Il s’est ingénié à ces études, et y a déposé toute son âme. Mettant à profit cette maxime que le premier amour n’est souvent que la dernière poupée, il s’est avisé d’observer jusque dans la fillette la petite femme qui y est en puissance.

Elle a mis le chapeau de sa mère et ses gants,
Une jupe de soie en manière de traîne,
El prenant là dessous des allures de reine,
Fièrement elle marche en écoutant le bruit
Délicieux, que fait l’étoffe qui la suit.

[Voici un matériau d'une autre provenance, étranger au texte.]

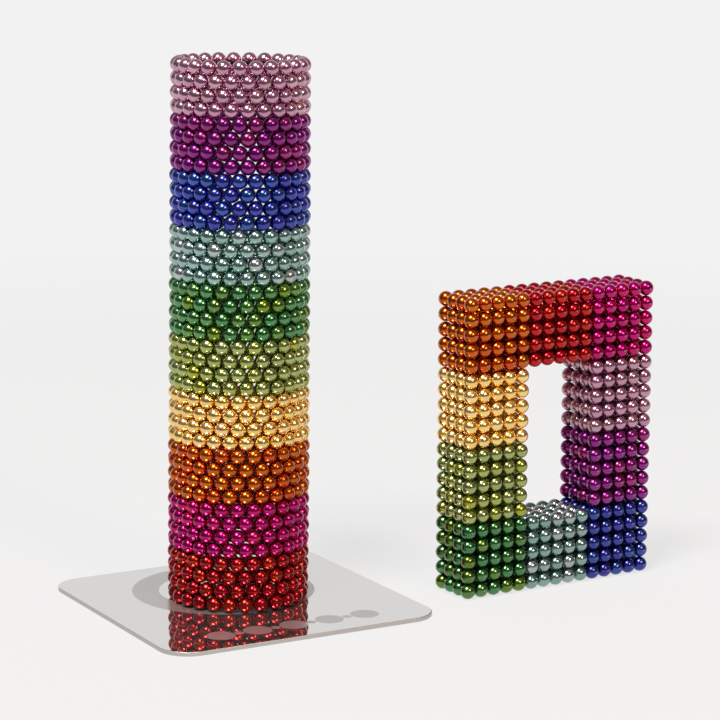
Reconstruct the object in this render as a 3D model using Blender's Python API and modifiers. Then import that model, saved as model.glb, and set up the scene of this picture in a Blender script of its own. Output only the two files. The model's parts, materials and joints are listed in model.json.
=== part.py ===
"""Magnetic desk sculpture: a hollow tower of stacked ball rings on a thin steel base plate,
and a free-standing cubic-packed ball frame beside it.

World frame: origin at the centre of the plate's underside, +Z up, X and Y along the plate's
edges. The tower's axis is vertical. Each ring and each frame block is one closed solid with
one stud per outward-facing ball; the studs reach the balls' outermost points.
"""
import math

import bpy
import bmesh
from mathutils import Matrix, Vector

# ---------------------------------------------------------------- driving dimensions (metres)
BALL_D = 0.0025                      # ball diameter
GAP = 0.00003                        # clearance between neighbouring solids

PLATE_SIDE = 0.0477                  # square steel plate
PLATE_T = 0.0007
PLATE_CORNER_R = 0.0050
PLATE_EASE = 0.00010                 # eased edge on both faces

RINGS = 40                           # tower: rings from the top (1) to the bottom (40)
BALLS_PER_RING = 25
RINGS_PER_BAND = 4
TOWER_PHASE = math.radians(-2.6)     # turn of the odd rings about the axis
TOWER_X, TOWER_Y = -0.0001, 0.0012   # the tower stands a little off the plate's centre
TOWER_SPREAD = 1.010                 # centre distance of neighbouring balls, in ball diameters

BLOCK = 5                            # balls per frame block, in width and in height
FRAME_DEEP = 4                       # balls per frame block, front to back
FRAME_X = 0.0332                     # centre of the frame's bottom, front, left-hand ball
FRAME_Y = -0.0161
FRAME_YAW = math.radians(1.9)        # the frame's turn against the plate

# ---------------------------------------------------------------- worked-out dimensions
BALL_R = BALL_D / 2
STEP = BALL_D * TOWER_SPREAD                                          # ball to ball in the tower
RING_R = STEP / (2 * math.sin(math.pi / BALLS_PER_RING))              # ball centres on a ring
ROW = math.sqrt(STEP ** 2 - (2 * RING_R * math.sin(math.pi / (2 * BALLS_PER_RING))) ** 2)
ROOT_R = RING_R + 0.40 * BALL_R                                       # roots of a ring's studs
BORE_R = (RING_R - BALL_R) / math.cos(math.pi / BALLS_PER_RING)
BLOCK_ROOT = 0.42 * BALL_R                                            # depth of a block's stud roots

# (colour, red, green, blue, metallic, roughness)
FINISHES = {
    "lilac": (0.52, 0.33, 0.43, 1.0, 0.20), "purple": (0.26, 0.02, 0.22, 1.0, 0.20),
    "blue": (0.035, 0.05, 0.36, 1.0, 0.20), "teal": (0.33, 0.48, 0.46, 1.0, 0.20),
    "dark_green": (0.10, 0.24, 0.09, 1.0, 0.20), "light_green": (0.42, 0.43, 0.16, 1.0, 0.20),
    "gold": (0.52, 0.36, 0.10, 1.0, 0.20), "orange": (0.56, 0.17, 0.02, 1.0, 0.20),
    "magenta": (0.40, 0.01, 0.17, 1.0, 0.20), "red": (0.42, 0.02, 0.02, 1.0, 0.20),
    "steel": (0.72, 0.72, 0.72, 1.0, 0.08),
}
BAND_COLOURS = ("lilac", "purple", "blue", "teal", "dark_green",
                "light_green", "gold", "orange", "magenta", "red")
# name, colour, column of blocks from the left, row of blocks from the bottom
FRAME_BLOCKS = (
    ("frame_block_01_top_left_orange", "orange", 0, 3),
    ("frame_block_02_top_middle_red", "red", 1, 3),
    ("frame_block_03_top_right_magenta", "magenta", 2, 3),
    ("frame_block_04_left_upper_gold", "gold", 0, 2),
    ("frame_block_05_left_lower_light_green", "light_green", 0, 1),
    ("frame_block_06_right_upper_lilac", "lilac", 2, 2),
    ("frame_block_07_right_lower_purple", "purple", 2, 1),
    ("frame_block_08_bottom_left_dark_green", "dark_green", 0, 0),
    ("frame_block_09_bottom_middle_teal", "teal", 1, 0),
    ("frame_block_10_bottom_right_blue", "blue", 2, 0),
)

# ---------------------------------------------------------------- scene helpers
for old in list(bpy.data.objects):
    bpy.data.objects.remove(old, do_unlink=True)

home = bpy.data.collections.new("magnetic_desk_sculpture")
bpy.context.scene.collection.children.link(home)


def new_material(name, finish):
    red, green, blue, metallic, roughness = FINISHES[finish]
    mat = bpy.data.materials.new(name)
    mat.use_nodes = True
    shader = mat.node_tree.nodes["Principled BSDF"]
    shader.inputs["Base Color"].default_value = (red, green, blue, 1.0)
    shader.inputs["Metallic"].default_value = metallic
    shader.inputs["Roughness"].default_value = roughness
    return mat


def new_object(name, mesh, finish, parent=None, location=(0, 0, 0), turn=0.0):
    mesh.name = name
    mesh.materials.clear()
    mesh.materials.append(new_material("finish_" + name, finish))
    obj = bpy.data.objects.new(name, mesh)
    obj.parent = parent
    obj.location = location
    obj.rotation_euler = (0.0, 0.0, turn)
    home.objects.link(obj)
    return obj


def new_empty(name, location, turn=0.0):
    empty = bpy.data.objects.new(name, None)
    empty.location = location
    empty.rotation_euler = (0.0, 0.0, turn)
    empty.empty_display_size = 0.01
    home.objects.link(empty)
    return empty


# ---------------------------------------------------------------- base plate
def plate_mesh():
    """A flat box with round corners and eased edges; its underside is at z = 0."""
    bm = bmesh.new()
    bmesh.ops.create_cube(bm, size=1.0)
    bmesh.ops.scale(bm, vec=(PLATE_SIDE, PLATE_SIDE, PLATE_T), verts=bm.verts)
    bmesh.ops.translate(bm, vec=(0.0, 0.0, PLATE_T / 2), verts=bm.verts)
    upright = [e for e in bm.edges if abs(e.verts[0].co.z - e.verts[1].co.z) > PLATE_T / 2]
    bmesh.ops.bevel(bm, geom=upright, offset=PLATE_CORNER_R, offset_type="OFFSET",
                    segments=6, profile=0.5, affect="EDGES")
    rims = [e for e in bm.edges
            if abs(e.verts[0].co.z - e.verts[1].co.z) < 1e-7
            and any(abs(f.normal.z) < 0.5 for f in e.link_faces)
            and any(abs(f.normal.z) > 0.5 for f in e.link_faces)]
    bmesh.ops.bevel(bm, geom=rims, offset=PLATE_EASE, offset_type="OFFSET",
                    segments=1, profile=0.5, affect="EDGES")
    mesh = bpy.data.meshes.new("plate")
    bm.to_mesh(mesh)
    bm.free()
    return mesh


# ---------------------------------------------------------------- tower rings
def ring_mesh(z_low, z_high):
    """A turned rectangular ring whose facets follow the balls, then one stud on each facet."""
    profile = bpy.data.meshes.new("ring_profile")
    corners = [(ROOT_R, 0.0, z_high), (ROOT_R, 0.0, z_low), (BORE_R, 0.0, z_low), (BORE_R, 0.0, z_high)]
    profile.from_pydata(corners, [(0, 1), (1, 2), (2, 3), (3, 0)], [])
    turned = bpy.data.objects.new("ring_profile", profile)
    bpy.context.scene.collection.objects.link(turned)
    screw = turned.modifiers.new("turn", "SCREW")
    screw.axis = "Z"
    screw.steps = BALLS_PER_RING
    screw.render_steps = BALLS_PER_RING
    screw.use_merge_vertices = True
    screw.merge_threshold = 0.00001
    screw.use_smooth_shade = False
    evaluated = turned.evaluated_get(bpy.context.evaluated_depsgraph_get())
    mesh = bpy.data.meshes.new_from_object(evaluated)
    bpy.data.objects.remove(turned, do_unlink=True)
    bm = bmesh.new()
    bm.from_mesh(mesh)
    outside = [f for f in bm.faces
               if all(Vector((v.co.x, v.co.y)).length > ROOT_R - 1e-6 for v in f.verts)]
    flat = (ROOT_R * math.cos(math.pi / BALLS_PER_RING))
    bmesh.ops.poke(bm, faces=outside, offset=RING_R + BALL_R - flat, center_mode="MEAN")
    bmesh.ops.recalc_face_normals(bm, faces=bm.faces)
    # a stud's tip is on the local +X axis, as on the ball at angle zero
    bmesh.ops.rotate(bm, verts=bm.verts, cent=(0, 0, 0),
                     matrix=Matrix.Rotation(-math.pi / BALLS_PER_RING, 3, "Z"))
    bm.to_mesh(mesh)
    bm.free()
    return mesh


# ---------------------------------------------------------------- frame blocks
def block_mesh(col, row):
    """A block of 5 x 5 balls, 4 deep, with its corner at the local origin. Outer faces carry one
    stud per ball. Faces that meet another block stay flat, half a clearance inside the shared
    plane, so the blocks slide past each other."""
    taken = {(c, r) for _, _, c, r in FRAME_BLOCKS}
    counts = (BLOCK, FRAME_DEEP, BLOCK)
    full = Vector([n * BALL_D for n in counts])
    joined = {(0, -1): (col - 1, row) in taken, (0, 1): (col + 1, row) in taken,
              (1, -1): False, (1, 1): False,
              (2, -1): (col, row - 1) in taken, (2, 1): (col, row + 1) in taken}
    low = Vector([GAP / 2 if joined[(a, -1)] else BLOCK_ROOT for a in range(3)])
    high = full - Vector([GAP / 2 if joined[(a, 1)] else BLOCK_ROOT for a in range(3)])

    bm = bmesh.new()
    bmesh.ops.create_cube(bm, size=1.0)
    bmesh.ops.scale(bm, vec=high - low, verts=bm.verts)
    bmesh.ops.translate(bm, vec=(low + high) / 2, verts=bm.verts)
    for axis in range(3):
        normal = Vector([1.0 if a == axis else 0.0 for a in range(3)])
        for k in range(1, counts[axis]):
            bmesh.ops.bisect_plane(bm, geom=bm.verts[:] + bm.edges[:] + bm.faces[:], dist=1e-7,
                                   plane_co=normal * (k * BALL_D), plane_no=normal)
    bm.normal_update()
    for (axis, side), is_joined in joined.items():
        faces = [f for f in bm.faces if f.normal[axis] * side > 0.999]
        if is_joined:
            merged = bmesh.ops.dissolve_faces(bm, faces=faces)["region"]
            bmesh.ops.poke(bm, faces=merged, offset=0.0, center_mode="BOUNDS")
            continue
        tips = bmesh.ops.poke(bm, faces=faces, offset=BLOCK_ROOT, center_mode="MEAN")["verts"]
        for tip in tips:
            for a in range(3):
                if a != axis:
                    tip.co[a] = (math.floor(tip.co[a] / BALL_D) + 0.5) * BALL_D
    bmesh.ops.recalc_face_normals(bm, faces=bm.faces)
    mesh = bpy.data.meshes.new("block")
    bm.to_mesh(mesh)
    bm.free()
    return mesh


# ---------------------------------------------------------------- assembly
new_object("base_plate", plate_mesh(), "steel")

tower_axis = new_empty("tower_axis", (TOWER_X, TOWER_Y, PLATE_T))
middle = ring_mesh(-ROW / 2 + GAP / 2, ROW / 2 - GAP / 2)
for ring in range(1, RINGS + 1):
    finish = BAND_COLOURS[(ring - 1) // RINGS_PER_BAND]
    if ring == 1:
        mesh = ring_mesh(-ROW / 2 + GAP / 2, BALL_R)
    elif ring == RINGS:
        mesh = ring_mesh(-BALL_R + GAP, ROW / 2 - GAP / 2)
    else:
        mesh = middle.copy()
    # even rings are turned half a ball pitch, so their balls nest in the rings above and below
    turn = TOWER_PHASE + (math.pi / BALLS_PER_RING if ring % 2 == 0 else 0.0)
    new_object("tower_ring_%02d_%s" % (ring, finish), mesh, finish, parent=tower_axis,
               location=(0.0, 0.0, BALL_R + (RINGS - ring) * ROW), turn=turn)
bpy.data.meshes.remove(middle)

frame_corner = Vector((FRAME_X, FRAME_Y, 0.0)) + Matrix.Rotation(FRAME_YAW, 3, "Z") @ Vector((-BALL_R, -BALL_R, 0.0))
frame_base = new_empty("frame_base", frame_corner, FRAME_YAW)
for name, finish, col, row in FRAME_BLOCKS:
    new_object(name, block_mesh(col, row), finish, parent=frame_base,
               location=(col * BLOCK * BALL_D, 0.0, row * BLOCK * BALL_D))
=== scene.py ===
"""Looks of the magnetic desk sculpture: every magnet as its own polished, plated ball, placed
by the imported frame, on a mirror-polished steel plate with an etched ornament.

Lengths are in metres, in the frame's own coordinates. Each tower ring and each frame block of
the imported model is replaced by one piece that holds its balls.
"""
import json
import math

import bpy
import bmesh
import numpy as np
from mathutils import Matrix, Vector


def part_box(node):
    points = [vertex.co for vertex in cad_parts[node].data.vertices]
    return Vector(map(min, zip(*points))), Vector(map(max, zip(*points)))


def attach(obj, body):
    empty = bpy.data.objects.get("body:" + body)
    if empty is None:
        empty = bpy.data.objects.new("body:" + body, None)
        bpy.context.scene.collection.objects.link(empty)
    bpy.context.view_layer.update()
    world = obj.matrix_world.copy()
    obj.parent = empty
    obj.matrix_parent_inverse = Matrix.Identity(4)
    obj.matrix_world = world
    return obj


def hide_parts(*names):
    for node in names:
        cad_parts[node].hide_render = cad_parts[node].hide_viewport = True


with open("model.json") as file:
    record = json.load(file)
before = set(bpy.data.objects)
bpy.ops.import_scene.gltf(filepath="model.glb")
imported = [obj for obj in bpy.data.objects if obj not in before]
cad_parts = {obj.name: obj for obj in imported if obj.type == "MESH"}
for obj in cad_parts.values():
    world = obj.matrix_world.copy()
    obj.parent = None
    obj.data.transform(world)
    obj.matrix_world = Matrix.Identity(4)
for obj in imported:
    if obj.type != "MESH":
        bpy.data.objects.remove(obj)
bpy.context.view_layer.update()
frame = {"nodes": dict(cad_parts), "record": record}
bodies = frame["record"]["behaviour"]["bodies"]

# ---------------------------------------------------------------- driving dimensions
BALL_D = 0.0025
BALL_R = BALL_D / 2
RINGS, BALLS_PER_RING, RINGS_PER_BAND = 40, 25, 4
TOWER_PHASE = math.radians(-2.6)
TOWER_SPREAD = 1.010
BLOCK, FRAME_DEEP = 5, 4
FRAME_YAW = math.radians(1.9)
PLATE_CORNER_R = 0.0050

STEP = BALL_D * TOWER_SPREAD
RING_R = STEP / (2 * math.sin(math.pi / BALLS_PER_RING))
ROW = math.sqrt(STEP ** 2 - (2 * RING_R * math.sin(math.pi / (2 * BALLS_PER_RING))) ** 2)
PITCH = 2 * math.pi / BALLS_PER_RING

plate_low, plate_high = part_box("base_plate")
ring_low, ring_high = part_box("tower_ring_40_red")
axis_x, axis_y = (ring_low.x + ring_high.x) / 2, (ring_low.y + ring_high.y) / 2

# the tower leans a little, and its rings are slightly oval along this direction
LEAN = (0.0125, 0.0070)
OVAL_DIR = math.radians(-29.5)
OVAL_AT = ((1, 0.985), (10, 0.995), (20, 1.003), (30, 1.018), (40, 1.017))

CAMERA_AT = Vector((-0.19498, -0.38239, 0.12181))
CAMERA_YAW, CAMERA_PITCH, CAMERA_ROLL = math.radians(-29.551), math.radians(10.779), math.radians(0.299)
LENS = 136.30

WHITE = 0.888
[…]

Si jeune, elle a déjà le don de se dédoubler, et de parler et de répondre pour deux, et de filer plusieurs propos à la fois. Si elle est naïve, vous le pensez : son amie a douze enfants, tous du même âge ; c’est plus commode, encore qu’assujettissant. Mais son bébé, à elle, n’est ni garçon ni fille, puisqu’il n’a pas encore d’habits. Les garçons, c’est brutal,

Puis, c’est toujours cocher quand on joue au cheval.


Voilà l’enfant. Mais que raconte-t-elle donc sur les filles ?

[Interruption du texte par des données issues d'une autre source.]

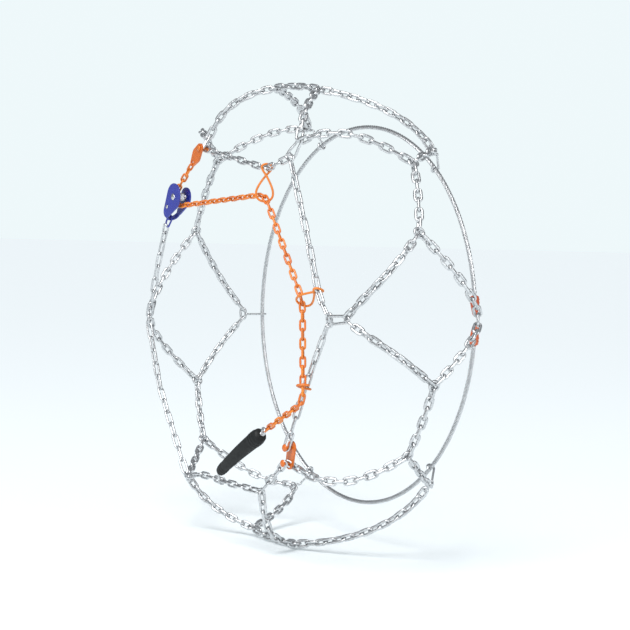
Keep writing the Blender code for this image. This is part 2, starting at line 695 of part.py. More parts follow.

Les filles, ça vous a des histoires affreuses.
On les marie, et puis elles sont malheureuses.


Et sur les hommes ?

Oh ! mon mari. Madame, on le voit rarement. —
Comme le mien, Madame ; il n’a pas un moment. —
Oh ! les hommes. Madame ! — Oh ! Madame, les hommes !


Et voilà par avance la femme ; et puis, tout cela s’embrouille à merveille.